start Data

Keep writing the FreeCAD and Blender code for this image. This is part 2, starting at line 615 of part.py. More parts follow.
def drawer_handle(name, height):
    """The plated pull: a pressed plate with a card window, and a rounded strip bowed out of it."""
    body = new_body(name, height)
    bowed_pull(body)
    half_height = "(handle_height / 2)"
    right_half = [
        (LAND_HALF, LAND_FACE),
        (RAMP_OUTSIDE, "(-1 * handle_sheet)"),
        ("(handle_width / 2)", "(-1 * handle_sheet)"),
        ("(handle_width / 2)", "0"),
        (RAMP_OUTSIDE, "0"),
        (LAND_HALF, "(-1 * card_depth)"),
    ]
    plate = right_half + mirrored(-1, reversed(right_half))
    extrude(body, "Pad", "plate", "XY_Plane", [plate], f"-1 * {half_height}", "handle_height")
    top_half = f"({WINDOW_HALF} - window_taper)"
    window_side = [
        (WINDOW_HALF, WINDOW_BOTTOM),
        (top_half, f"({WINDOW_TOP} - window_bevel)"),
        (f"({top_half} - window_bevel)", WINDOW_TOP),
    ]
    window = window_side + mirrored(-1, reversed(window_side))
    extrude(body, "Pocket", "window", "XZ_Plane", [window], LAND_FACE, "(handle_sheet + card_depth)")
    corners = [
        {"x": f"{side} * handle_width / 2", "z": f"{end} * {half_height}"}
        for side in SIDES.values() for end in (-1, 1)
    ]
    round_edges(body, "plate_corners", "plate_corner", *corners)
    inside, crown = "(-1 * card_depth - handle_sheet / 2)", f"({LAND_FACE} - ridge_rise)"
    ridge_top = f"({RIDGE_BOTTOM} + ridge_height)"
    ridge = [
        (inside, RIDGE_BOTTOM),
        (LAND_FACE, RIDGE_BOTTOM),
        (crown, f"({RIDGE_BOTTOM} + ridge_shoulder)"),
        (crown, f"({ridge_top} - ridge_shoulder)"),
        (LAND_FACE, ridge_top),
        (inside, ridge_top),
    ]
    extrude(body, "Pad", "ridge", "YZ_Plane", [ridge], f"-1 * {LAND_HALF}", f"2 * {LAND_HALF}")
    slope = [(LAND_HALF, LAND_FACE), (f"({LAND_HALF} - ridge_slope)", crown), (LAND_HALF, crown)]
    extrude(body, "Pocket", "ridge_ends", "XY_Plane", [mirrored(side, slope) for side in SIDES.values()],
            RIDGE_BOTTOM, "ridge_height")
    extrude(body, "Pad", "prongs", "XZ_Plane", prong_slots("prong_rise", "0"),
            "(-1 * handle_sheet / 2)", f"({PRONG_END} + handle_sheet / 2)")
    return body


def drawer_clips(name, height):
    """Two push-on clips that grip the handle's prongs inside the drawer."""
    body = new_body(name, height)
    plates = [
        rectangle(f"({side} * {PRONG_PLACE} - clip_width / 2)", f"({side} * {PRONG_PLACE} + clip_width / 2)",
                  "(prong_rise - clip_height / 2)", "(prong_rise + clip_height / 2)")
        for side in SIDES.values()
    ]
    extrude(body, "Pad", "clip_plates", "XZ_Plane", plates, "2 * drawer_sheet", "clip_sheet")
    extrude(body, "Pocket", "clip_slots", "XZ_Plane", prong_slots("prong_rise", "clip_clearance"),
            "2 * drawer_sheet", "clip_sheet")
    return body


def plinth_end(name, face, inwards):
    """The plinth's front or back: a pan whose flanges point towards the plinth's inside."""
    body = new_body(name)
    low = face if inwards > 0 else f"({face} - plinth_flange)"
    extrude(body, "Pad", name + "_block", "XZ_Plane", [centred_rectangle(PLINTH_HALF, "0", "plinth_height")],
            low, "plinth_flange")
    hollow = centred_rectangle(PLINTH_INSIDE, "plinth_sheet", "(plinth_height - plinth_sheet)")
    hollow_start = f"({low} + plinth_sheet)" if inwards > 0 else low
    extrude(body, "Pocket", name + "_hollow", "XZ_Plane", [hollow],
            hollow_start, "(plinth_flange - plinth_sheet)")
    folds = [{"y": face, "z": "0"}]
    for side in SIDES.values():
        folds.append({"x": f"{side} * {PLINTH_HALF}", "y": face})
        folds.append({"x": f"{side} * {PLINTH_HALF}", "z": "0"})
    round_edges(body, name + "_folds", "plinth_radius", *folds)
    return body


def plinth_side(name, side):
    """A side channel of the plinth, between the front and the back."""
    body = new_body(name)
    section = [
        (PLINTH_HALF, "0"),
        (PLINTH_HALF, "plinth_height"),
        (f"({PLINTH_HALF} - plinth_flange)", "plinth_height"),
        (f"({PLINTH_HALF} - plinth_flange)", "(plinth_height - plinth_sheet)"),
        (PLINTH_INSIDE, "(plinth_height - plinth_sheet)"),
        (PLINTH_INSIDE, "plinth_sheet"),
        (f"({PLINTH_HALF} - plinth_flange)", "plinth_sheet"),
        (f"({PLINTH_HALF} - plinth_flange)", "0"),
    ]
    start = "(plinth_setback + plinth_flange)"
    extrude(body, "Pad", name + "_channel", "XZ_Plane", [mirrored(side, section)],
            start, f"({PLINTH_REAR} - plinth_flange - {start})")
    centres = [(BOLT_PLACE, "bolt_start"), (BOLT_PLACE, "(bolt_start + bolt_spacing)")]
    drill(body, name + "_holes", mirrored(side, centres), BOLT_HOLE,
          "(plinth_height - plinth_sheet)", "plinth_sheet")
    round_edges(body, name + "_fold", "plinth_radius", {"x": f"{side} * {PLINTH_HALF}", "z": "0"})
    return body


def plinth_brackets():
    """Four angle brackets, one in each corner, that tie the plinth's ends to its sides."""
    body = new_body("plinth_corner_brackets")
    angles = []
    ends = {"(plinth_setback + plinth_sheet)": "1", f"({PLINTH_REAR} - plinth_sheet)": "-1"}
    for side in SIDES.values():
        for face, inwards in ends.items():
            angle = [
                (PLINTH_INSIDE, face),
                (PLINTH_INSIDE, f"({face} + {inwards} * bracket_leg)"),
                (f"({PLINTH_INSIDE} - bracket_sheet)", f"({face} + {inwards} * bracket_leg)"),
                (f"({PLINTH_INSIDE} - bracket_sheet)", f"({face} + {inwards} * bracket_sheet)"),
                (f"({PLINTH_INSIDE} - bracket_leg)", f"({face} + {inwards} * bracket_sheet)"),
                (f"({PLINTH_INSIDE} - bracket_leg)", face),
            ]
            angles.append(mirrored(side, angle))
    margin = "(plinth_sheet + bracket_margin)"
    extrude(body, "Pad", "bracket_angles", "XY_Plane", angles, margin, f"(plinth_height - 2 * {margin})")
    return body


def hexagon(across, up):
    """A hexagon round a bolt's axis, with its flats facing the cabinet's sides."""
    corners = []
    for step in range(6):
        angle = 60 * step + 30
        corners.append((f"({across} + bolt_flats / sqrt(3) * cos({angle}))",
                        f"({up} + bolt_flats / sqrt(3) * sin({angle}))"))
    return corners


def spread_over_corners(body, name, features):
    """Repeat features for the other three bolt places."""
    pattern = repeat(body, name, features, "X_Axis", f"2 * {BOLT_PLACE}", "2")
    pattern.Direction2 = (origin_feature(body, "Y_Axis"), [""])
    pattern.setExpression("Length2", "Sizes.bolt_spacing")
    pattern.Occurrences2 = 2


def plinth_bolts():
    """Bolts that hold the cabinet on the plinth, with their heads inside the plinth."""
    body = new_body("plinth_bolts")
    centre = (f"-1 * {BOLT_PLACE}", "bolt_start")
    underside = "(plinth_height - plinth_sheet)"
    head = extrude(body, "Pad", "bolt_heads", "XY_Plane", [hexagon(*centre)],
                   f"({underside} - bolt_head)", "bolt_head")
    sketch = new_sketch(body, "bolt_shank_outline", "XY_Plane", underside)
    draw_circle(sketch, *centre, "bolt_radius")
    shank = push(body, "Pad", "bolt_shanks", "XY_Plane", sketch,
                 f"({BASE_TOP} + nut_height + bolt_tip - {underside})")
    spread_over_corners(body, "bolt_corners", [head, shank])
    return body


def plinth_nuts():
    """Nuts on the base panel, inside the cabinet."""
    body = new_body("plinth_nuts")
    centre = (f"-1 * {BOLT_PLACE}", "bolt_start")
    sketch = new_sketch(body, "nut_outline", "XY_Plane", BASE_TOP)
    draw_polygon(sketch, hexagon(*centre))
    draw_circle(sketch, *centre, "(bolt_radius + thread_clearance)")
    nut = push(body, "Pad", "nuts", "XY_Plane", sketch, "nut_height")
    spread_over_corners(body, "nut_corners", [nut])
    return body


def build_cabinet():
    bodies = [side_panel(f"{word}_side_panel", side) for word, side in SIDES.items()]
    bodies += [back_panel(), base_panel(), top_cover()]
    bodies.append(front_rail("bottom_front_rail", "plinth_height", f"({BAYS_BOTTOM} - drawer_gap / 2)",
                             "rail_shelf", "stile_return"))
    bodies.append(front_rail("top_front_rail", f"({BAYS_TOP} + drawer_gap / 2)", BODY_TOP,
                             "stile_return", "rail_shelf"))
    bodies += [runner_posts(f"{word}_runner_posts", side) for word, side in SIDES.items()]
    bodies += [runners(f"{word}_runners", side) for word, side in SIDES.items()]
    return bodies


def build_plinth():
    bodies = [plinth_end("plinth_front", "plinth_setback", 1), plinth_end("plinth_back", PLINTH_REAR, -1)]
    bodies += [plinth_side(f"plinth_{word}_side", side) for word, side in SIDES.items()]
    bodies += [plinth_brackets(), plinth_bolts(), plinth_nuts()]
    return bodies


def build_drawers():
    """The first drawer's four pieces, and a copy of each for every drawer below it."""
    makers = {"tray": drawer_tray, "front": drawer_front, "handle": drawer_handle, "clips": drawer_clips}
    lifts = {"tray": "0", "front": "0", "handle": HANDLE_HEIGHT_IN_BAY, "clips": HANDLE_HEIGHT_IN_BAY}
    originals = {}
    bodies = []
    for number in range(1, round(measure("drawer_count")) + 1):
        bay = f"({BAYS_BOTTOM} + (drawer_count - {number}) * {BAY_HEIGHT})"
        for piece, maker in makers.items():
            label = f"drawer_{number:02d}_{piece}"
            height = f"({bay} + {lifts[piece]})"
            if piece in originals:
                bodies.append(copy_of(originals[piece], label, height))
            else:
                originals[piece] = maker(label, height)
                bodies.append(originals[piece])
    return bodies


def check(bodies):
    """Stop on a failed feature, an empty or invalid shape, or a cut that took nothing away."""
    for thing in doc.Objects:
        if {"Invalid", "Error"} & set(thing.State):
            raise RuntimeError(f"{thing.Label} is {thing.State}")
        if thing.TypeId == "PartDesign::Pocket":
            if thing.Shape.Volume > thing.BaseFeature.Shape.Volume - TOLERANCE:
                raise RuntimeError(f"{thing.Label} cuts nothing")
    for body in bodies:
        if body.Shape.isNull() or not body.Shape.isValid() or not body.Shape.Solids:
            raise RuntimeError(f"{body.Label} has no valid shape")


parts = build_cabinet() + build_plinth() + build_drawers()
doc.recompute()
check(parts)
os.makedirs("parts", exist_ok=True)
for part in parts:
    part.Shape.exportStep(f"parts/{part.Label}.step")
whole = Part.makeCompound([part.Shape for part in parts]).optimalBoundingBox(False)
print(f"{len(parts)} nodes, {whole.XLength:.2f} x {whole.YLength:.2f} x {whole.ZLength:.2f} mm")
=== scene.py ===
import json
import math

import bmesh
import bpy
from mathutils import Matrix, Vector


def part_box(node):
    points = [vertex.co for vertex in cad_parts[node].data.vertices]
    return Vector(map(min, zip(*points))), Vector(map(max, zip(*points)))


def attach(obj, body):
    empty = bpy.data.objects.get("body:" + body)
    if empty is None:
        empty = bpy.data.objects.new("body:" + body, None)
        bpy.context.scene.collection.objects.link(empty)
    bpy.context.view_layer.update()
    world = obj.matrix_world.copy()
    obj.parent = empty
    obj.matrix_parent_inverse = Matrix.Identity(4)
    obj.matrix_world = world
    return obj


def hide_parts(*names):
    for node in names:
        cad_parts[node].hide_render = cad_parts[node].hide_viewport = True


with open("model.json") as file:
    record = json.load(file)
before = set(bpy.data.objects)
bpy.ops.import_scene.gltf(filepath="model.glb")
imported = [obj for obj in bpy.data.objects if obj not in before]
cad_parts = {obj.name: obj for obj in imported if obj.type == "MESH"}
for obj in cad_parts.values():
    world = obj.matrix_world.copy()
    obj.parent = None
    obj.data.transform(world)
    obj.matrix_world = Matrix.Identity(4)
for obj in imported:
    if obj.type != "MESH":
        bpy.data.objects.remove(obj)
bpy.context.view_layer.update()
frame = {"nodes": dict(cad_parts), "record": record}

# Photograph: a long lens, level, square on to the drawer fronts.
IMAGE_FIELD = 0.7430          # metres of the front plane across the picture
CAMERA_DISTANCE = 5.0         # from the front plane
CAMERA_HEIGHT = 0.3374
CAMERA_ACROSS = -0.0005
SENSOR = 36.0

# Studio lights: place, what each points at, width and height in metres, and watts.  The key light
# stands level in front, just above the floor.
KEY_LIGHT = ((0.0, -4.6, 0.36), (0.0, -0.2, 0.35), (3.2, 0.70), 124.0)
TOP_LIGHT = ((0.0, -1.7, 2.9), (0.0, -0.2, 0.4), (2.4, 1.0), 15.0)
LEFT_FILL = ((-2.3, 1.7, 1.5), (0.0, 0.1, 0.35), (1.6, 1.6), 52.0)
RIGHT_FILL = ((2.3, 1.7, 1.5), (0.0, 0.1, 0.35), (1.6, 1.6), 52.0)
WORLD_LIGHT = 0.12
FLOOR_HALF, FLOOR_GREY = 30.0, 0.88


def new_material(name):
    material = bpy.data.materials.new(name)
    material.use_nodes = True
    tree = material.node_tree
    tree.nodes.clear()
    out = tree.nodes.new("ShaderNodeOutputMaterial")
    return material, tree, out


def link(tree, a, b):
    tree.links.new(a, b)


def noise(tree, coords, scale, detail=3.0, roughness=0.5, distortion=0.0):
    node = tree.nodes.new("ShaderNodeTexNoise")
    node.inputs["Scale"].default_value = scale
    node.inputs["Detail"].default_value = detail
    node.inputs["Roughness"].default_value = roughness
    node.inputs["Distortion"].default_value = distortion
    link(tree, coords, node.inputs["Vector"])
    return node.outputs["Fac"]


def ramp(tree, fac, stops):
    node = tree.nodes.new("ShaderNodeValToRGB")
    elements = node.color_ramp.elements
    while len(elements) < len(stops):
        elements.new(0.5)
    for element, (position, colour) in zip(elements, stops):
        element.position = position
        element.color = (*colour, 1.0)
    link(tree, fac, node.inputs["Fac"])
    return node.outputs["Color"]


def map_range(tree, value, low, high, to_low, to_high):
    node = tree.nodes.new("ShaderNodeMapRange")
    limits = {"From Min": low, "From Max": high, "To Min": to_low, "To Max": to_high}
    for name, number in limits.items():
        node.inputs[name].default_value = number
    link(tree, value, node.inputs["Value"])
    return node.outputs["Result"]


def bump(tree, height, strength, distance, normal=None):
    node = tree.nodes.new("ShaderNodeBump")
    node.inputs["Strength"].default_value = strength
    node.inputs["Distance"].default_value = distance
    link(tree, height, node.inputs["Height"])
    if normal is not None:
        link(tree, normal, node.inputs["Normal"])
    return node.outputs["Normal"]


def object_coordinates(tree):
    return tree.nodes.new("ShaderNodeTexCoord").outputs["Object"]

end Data
start Data

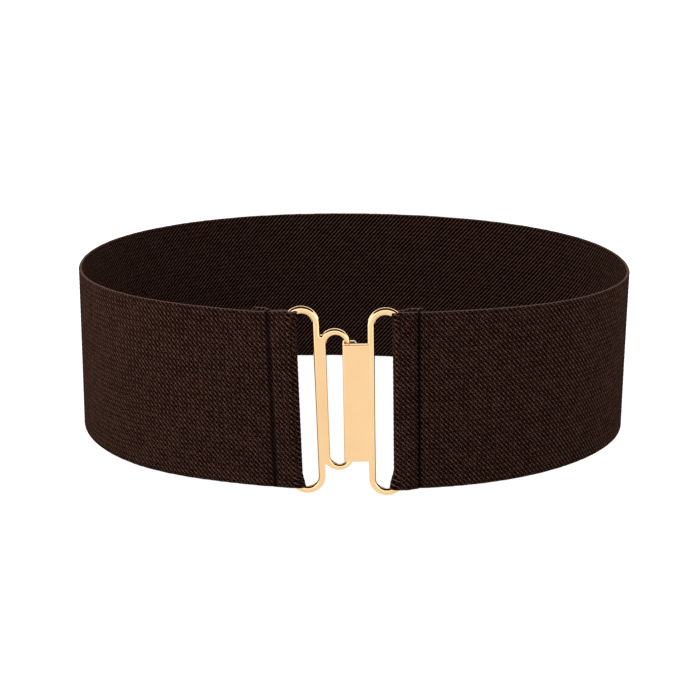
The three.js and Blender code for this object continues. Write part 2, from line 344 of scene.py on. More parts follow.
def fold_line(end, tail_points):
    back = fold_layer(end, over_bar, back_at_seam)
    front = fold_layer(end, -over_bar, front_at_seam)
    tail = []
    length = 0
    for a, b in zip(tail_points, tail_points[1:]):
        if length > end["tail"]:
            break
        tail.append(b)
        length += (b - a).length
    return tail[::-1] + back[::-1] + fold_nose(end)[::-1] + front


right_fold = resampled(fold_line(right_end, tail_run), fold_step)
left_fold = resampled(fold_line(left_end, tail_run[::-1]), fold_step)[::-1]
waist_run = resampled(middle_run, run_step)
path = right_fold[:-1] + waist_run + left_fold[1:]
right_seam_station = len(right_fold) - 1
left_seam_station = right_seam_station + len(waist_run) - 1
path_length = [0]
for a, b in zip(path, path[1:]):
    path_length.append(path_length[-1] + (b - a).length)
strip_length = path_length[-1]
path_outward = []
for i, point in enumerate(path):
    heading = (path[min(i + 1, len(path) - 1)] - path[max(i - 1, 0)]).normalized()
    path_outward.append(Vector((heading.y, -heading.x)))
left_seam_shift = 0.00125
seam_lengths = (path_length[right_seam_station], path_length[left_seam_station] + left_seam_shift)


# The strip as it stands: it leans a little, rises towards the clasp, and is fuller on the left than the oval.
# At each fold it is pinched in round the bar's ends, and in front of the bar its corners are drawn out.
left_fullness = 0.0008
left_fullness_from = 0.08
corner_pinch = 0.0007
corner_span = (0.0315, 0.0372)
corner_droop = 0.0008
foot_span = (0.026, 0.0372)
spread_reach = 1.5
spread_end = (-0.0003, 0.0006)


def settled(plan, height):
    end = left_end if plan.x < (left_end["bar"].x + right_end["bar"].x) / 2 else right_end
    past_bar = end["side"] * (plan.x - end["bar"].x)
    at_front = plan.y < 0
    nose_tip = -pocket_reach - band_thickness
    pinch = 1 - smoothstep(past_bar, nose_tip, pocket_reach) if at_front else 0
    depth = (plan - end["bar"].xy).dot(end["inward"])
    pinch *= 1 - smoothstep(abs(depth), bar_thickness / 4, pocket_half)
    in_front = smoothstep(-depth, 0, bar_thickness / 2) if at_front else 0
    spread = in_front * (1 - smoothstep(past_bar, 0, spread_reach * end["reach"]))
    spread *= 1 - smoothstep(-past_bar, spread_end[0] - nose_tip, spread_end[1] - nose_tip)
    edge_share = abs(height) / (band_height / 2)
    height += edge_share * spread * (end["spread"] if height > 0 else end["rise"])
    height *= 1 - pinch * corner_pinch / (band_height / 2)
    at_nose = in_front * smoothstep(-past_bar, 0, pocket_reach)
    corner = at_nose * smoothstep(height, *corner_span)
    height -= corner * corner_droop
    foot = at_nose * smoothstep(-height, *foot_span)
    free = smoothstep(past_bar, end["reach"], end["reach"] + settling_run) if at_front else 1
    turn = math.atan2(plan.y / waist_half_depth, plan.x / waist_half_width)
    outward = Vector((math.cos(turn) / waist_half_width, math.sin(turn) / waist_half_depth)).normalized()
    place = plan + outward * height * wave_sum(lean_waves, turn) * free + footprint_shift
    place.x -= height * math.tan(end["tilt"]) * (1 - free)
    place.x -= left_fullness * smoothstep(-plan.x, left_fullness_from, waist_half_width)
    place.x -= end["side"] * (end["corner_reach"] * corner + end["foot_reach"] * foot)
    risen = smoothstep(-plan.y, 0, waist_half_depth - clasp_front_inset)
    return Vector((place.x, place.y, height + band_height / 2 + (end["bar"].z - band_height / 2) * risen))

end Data

> Your objective
Repeat exactly the lines from the one containing "parts = build_cabinet()" through the one containing "imported = [obj", both included, and nothing else.

> Problem solution
parts = build_cabinet() + build_plinth() + build_drawers()
doc.recompute()
check(parts)
os.makedirs("parts", exist_ok=True)
for part in parts:
    part.Shape.exportStep(f"parts/{part.Label}.step")
whole = Part.makeCompound([part.Shape for part in parts]).optimalBoundingBox(False)
print(f"{len(parts)} nodes, {whole.XLength:.2f} x {whole.YLength:.2f} x {whole.ZLength:.2f} mm")
=== scene.py ===
import json
import math

import bmesh
import bpy
from mathutils import Matrix, Vector


def part_box(node):
    points = [vertex.co for vertex in cad_parts[node].data.vertices]
    return Vector(map(min, zip(*points))), Vector(map(max, zip(*points)))


def attach(obj, body):
    empty = bpy.data.objects.get("body:" + body)
    if empty is None:
        empty = bpy.data.objects.new("body:" + body, None)
        bpy.context.scene.collection.objects.link(empty)
    bpy.context.view_layer.update()
    world = obj.matrix_world.copy()
    obj.parent = empty
    obj.matrix_parent_inverse = Matrix.Identity(4)
    obj.matrix_world = world
    return obj


def hide_parts(*names):
    for node in names:
        cad_parts[node].hide_render = cad_parts[node].hide_viewport = True


with open("model.json") as file:
    record = json.load(file)
before = set(bpy.data.objects)
bpy.ops.import_scene.gltf(filepath="model.glb")
imported = [obj for obj in bpy.data.objects if obj not in before]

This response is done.